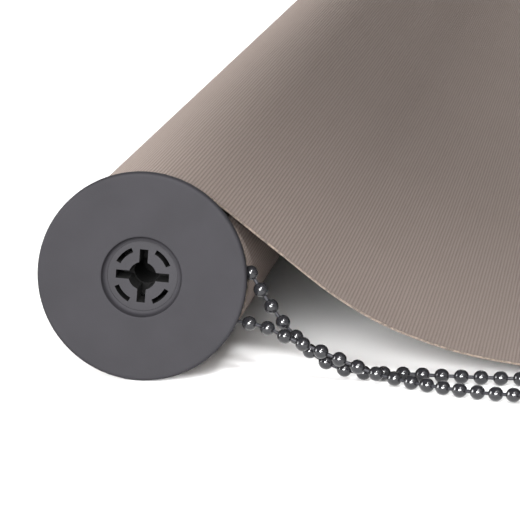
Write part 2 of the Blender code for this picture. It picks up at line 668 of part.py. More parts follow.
# The strand from the bottom of the wheel, as far as the connector.
LOWER_STRAND = [
    (0.8, 7.1, 17.7), (9.0, 7.1, 17.8), (18.0, 7.1, 18.0), (25.0, 7.0, 18.1), (31.5, 6.0, 17.5),
    (37.6, 4.4, 16.4), (43.5, 2.7, 14.2), (49.0, 2.3, 12.0), (54.7, 1.7, 9.9), (60.1, 1.3, 7.8),
    (65.5, 1.0, 5.7), (70.9, 0.4, 3.9), (76.9, -1.4, 2.8), (82.8, -4.6, 2.3), (88.8, -8.8, 2.3),
    (95.0, -12.8, 2.3), (101.0, -15.8, 2.3), (107.2, -18.5, 2.4), (113.6, -21.6, 2.8), (119.0, -25.8, 3.2),
]
# The short stretch between the connector and the coil's upper layer.
CHAIN_TAIL = [(128.8, -36.1, 3.4), (133.0, -40.0, 4.6), (136.8, -43.1, 6.0)]


def in_metres(points):
    return [tuple(mm(value) for value in point) for point in points]


def chain_strand(name, route, per_span, ground, beads):
    points = smooth_through(in_metres(route), per_span)
    return make_tube(name, points, BEAD_RADIUS, beads, ground)


def chain_connector(ground, beads):
    """The clip that joins the loop's two ends, between the lower strand and the tail."""
    start, end = (Vector(p) for p in in_metres([LOWER_STRAND[-1], CHAIN_TAIL[0]]))
    along = (end - start).normalized()
    length = (end - start).length - 2 * CONNECTOR_GAP
    eased = CONNECTOR_RADIUS - CONNECTOR_EDGE
    profile = [(0, 0), (eased, 0), (CONNECTOR_RADIUS, CONNECTOR_EDGE),
               (CONNECTOR_RADIUS, length - CONNECTOR_EDGE), (eased, length), (0, length)]
    clip = make_object("chain_connector", turned(profile, even_angles(24)), beads, ground,
                       origin=start + along * CONNECTOR_GAP)
    clip.rotation_mode = "QUATERNION"
    clip.rotation_quaternion = Vector((0, 1, 0)).rotation_difference(along)
    return clip


def chain_coil(ground, beads):
    """The outer shape of the rest of the loop, wound flat in two layers."""
    inner, outer = COIL_MIDDLE_RADIUS - COIL_HALF_WIDTH, COIL_MIDDLE_RADIUS + COIL_HALF_WIDTH
    height = COIL_LAYERS * BEAD_DIAMETER
    profile = [(inner, 0), (outer - COIL_EDGE, 0), (outer, COIL_EDGE), (outer, height - COIL_EDGE),
               (outer - COIL_EDGE, height), (inner, height)]
    coil = make_object("chain_coil", turned(profile, even_angles(48)), beads, ground,
                       origin=(*COIL_CENTRE, COIL_LIFT))
    coil.rotation_euler = (math.pi / 2, 0, 0)
    return coil


def chain_tie(ground, tape):
    """A flat tie round one side of the coil."""
    near = COIL_CENTRE[0] + COIL_MIDDLE_RADIUS - COIL_HALF_WIDTH - TIE_INNER_CLEARANCE
    far = COIL_CENTRE[0] + COIL_MIDDLE_RADIUS + COIL_HALF_WIDTH + GAP
    top = COIL_LIFT + COIL_LAYERS * BEAD_DIAMETER + GAP

    def box(x0, x1, z0, z1, width):
        outline = [(x0, z0), (x1, z0), (x1, z1), (x0, z1)]
        y = COIL_CENTRE[1]
        return lofted([(outline, y - width / 2), (outline, y + width / 2)])

    t = TIE_THICKNESS
    tie = make_object("chain_tie", box(near - t, far + t, 0, top + t, TIE_WIDTH), tape, ground)
    inside = make_object("tie_cutter", box(near, far, t, top, 2 * TIE_WIDTH), tape, ground)
    cut_with(tie, inside)
    return tie


def wrapped_chain(axis, beads):
    """The chain where it lies in the wheel's groove."""
    start, end = WRAP_ARC
    steps = 22
    points = []
    for i in range(steps + 1):
        a = start + (end - start) * i / steps
        points.append((PITCH_RADIUS * math.cos(a), CHAIN_PLANE, PITCH_RADIUS * math.sin(a)))
    return make_tube("chain_wrap", points, BEAD_RADIUS, beads, axis)


def main():
    clear_scene()
    plastic = make_material("control_plastic", "#5a5a60", 0.45)
    chain_plastic = make_material("chain_plastic", "#47474c", 0.25)
    aluminium = make_material("aluminium", "#c9cacb", 0.35, metallic=1.0)
    steel = make_material("spring_steel", "#9fa0a2", 0.3, metallic=1.0)
    nylon = make_material("bearing_nylon", "#d9d7d0", 0.5)
    tape = make_material("strip_plastic", "#e4e2dd", 0.5)
    fabric = make_material("blind_fabric", "#8f8279", 0.9)
    axis = make_empty("roll_axis", (AXIS_X, FACE_Y, DISC_RADIUS))
    ground = make_empty("resting_plane", (AXIS_X, FACE_Y, 0))

    control_flange(axis, plastic)
    control_hub(axis, plastic)
    chain_guard(axis, plastic)
    chain_wheel(axis, plastic)
    clutch_spring(1, axis, steel)
    clutch_spring(2, axis, steel)
    spindle_clip(axis, steel)
    tube_adapter(axis, plastic)
    roller_tube(axis, aluminium)
    fabric_strip(axis, tape)
    fabric_roll(axis, fabric)
    idle_plug(axis, plastic)
    idle_flange(axis, plastic)
    idle_bush(axis, nylon)
    idle_pin(axis, steel)
    idle_spring(axis, steel)
    fabric_turn(ground, fabric)
    fabric_fall(ground, fabric)
    fabric_flat(ground, fabric)
    bottom_rail(ground, aluminium)
    rail_strip(ground, tape)
    rail_cap("rail_cap_control", FABRIC_START, -1, ground, plastic)
    rail_cap("rail_cap_idle", FABRIC_END, 1, ground, plastic)
    wrapped_chain(axis, chain_plastic)
    chain_strand("chain_upper", UPPER_STRAND, 2, ground, chain_plastic)
    chain_strand("chain_lower", LOWER_STRAND, 2, ground, chain_plastic)
    chain_strand("chain_tail", CHAIN_TAIL, 3, ground, chain_plastic)
    chain_connector(ground, chain_plastic)
    chain_coil(ground, chain_plastic)
    chain_tie(ground, tape)


main()
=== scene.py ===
# %% [markdown]
# # Roller blind on a pale surface
# The blind lies on its end discs with a short stretch of ribbed fabric pulled off the roll. Lengths
# written here are millimetres in the blind's own directions: x from the roll's axis towards the way the
# fabric leaves, y from the control end's face along the roll, z up from the surface. `blind()` turns them
# into the frame's metres.

import math

import bmesh
import bpy
import numpy as np
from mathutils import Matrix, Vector, noise


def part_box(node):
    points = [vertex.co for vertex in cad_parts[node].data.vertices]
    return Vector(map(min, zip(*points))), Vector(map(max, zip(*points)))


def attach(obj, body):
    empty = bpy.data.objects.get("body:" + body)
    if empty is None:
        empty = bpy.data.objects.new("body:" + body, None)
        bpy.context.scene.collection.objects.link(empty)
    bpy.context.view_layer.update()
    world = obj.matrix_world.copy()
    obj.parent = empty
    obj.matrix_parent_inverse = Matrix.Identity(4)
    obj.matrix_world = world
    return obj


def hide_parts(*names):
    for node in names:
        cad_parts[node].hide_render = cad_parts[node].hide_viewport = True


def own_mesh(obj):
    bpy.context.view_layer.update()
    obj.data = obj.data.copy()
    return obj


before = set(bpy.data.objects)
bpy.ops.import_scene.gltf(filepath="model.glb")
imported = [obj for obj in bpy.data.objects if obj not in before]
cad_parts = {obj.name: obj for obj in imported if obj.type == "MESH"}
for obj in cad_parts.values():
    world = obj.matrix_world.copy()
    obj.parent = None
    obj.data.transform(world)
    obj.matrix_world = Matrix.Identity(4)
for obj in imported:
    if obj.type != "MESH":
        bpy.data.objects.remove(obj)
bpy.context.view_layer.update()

# %% [markdown]
# The control end's disc gives the two numbers that tie the blind's millimetres to the frame: the axis
# and the face.

# %% Places in the frame
disc_low, disc_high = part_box("control_flange")
MM = 0.001
AXIS_X = (disc_low.x + disc_high.x) / 2
FACE_Y = disc_low.y
DISC_RADIUS = (disc_high.z - disc_low.z) / 2 / MM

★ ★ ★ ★

■ Task description
Give the count of lines in the listing above that include "objects", with no other words.

■ Answer to the task
6